Second baseman Mylee Heinzmann, who has raised her batting average from .273 last year to .309 this year, is one of those players behind Rensberger, and she turned the pivot on a nifty 6-4-3 double play in the seventh inning of the Oak Hill game.
“It feels really good,” Heinzmann said after the sectional final win. “I feel like we’ve accomplished a lot since last year. It’s kind of a relief now since all the work we’ve put into this outcome. It just feels really good.”
Heinzmann said winning the sectional last year did not add pressure to this year’s team. She said that the team has become more of a “sisterhood” as the season has progressed.

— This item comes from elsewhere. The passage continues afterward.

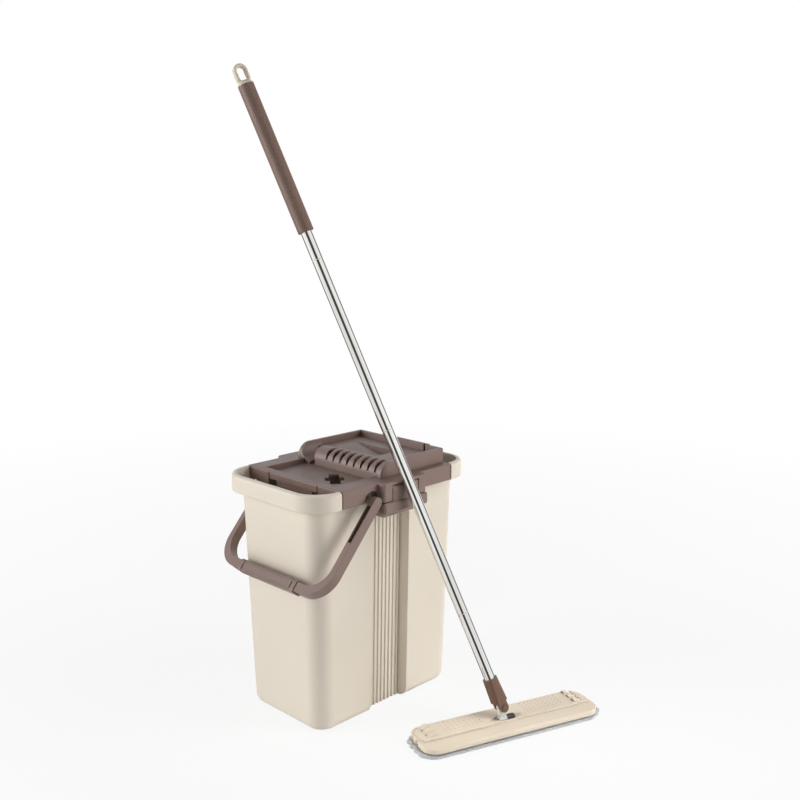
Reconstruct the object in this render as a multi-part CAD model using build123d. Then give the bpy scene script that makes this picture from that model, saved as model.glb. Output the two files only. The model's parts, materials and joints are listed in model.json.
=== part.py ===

“We all knew we could,” Heinzmann said. “So it wasn’t anything that we really worried about. It’s just our confidence that we were more kinda worried about and not getting too far into our heads. That was only going to be the only problem. … We were kinda down, but the North Miami game, I think we gained a lot of confidence and got comfortable in the box. … Now we’re team bonding now way more because our season’s coming to an end. If we lose a game, we’re done, so I think we’re all just, like, bonding and working as a team now.”
Howdeshell said the practice after the North Miami game also created a bond between the coaches and the players.
“I think it just really showed us that our coaches know how much potential we have,” Howdeshell said. “So I think it kind of made all of us realize what our coaches see.”